One of the best things you can do for your finances is to start tracking them. Being aware of where your money is going, and what it's doing, is the first step to taking control of your finances, and getting things in order.
If you haven't been tracking your finances, now is the time to get started.
Be Aware of What's Happening
Awareness is the first step to understanding what is happening with your money, and even in your life. In many cases, we complain about how our finances are in a shambles, but we aren't actually aware of what is happening with them. Once you take a close look at what is happening with your finances, and once you acknowledge where your money is going, it's possible to see where you need to make changes.
This means that you need to start out by tracking your finances. You don't need to make any changes right now, but you should start tracking your finances immediately. That way, you will have a better handle on what is happening in your world of money.
How to Track Your Finances
Realize that you need to track everything for at least one month (but two or three months is better) in order to have an idea of what is happening with your money. Whether it's a $5 cash purchase at the coffee shop, or whether you use your debit card to buy $50 worth of gas, you need to see exactly what is happening with your money.
Go Low Tech – Pen & Paper
If you want to get the best idea of what is happening with your finances, the low-tech pen and paper method is a great way to go. Keep all of your receipts, and at the end of each day, write down how much you spent, and each thing you spent it on. Asking for a receipt, even when you pay cash, helps you remember all of your little purchases. You might be surprised at how quickly it all adds up!
Use Budgeting Software
You can also use budgeting software. There are programs like You Need A Budget or Tiller Money that allow you to enter in your expenses, and then see a graph that breaks everything down into different categories. This can provide you with a great visual related to what you are spending, and give you a quick and dirty overview of where your money goes.
Online Financial Aggregators
There are also programs that automatically track your spending, since you connect them to a bank account.

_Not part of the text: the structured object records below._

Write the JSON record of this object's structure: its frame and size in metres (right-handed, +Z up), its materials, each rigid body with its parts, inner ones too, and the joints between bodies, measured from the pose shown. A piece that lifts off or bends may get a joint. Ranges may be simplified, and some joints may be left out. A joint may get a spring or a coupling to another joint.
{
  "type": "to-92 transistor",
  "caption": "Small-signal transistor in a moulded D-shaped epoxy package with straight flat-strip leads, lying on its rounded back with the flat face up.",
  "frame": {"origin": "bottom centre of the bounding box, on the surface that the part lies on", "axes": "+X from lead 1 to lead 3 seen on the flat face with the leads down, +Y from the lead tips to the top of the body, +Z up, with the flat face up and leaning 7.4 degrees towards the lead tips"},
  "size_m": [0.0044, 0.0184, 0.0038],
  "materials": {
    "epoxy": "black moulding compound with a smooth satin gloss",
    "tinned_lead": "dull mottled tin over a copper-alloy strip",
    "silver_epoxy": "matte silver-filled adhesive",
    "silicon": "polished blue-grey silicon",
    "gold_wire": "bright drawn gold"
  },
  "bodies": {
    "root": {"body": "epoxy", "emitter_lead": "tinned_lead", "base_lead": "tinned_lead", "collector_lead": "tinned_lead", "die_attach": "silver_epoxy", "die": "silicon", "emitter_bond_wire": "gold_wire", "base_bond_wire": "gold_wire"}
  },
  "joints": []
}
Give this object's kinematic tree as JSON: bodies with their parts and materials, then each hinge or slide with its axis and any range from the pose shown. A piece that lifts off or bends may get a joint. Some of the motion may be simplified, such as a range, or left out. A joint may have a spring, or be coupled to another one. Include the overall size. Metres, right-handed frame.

Programs like Mint or Personal Capital can help you see what is happening after the fact, but they don't always give you a good picture of where your cash is going (since you have to put that in manually). Mint and Personal Capital are great for an overview, but if you really want to get down to the nitty-gritty, and really connect with the way you spend your money, the pencil-and-paper method is great. Use that to track your finances, and then shift to a more high-tech method once you have a plan together and it's more about monitoring.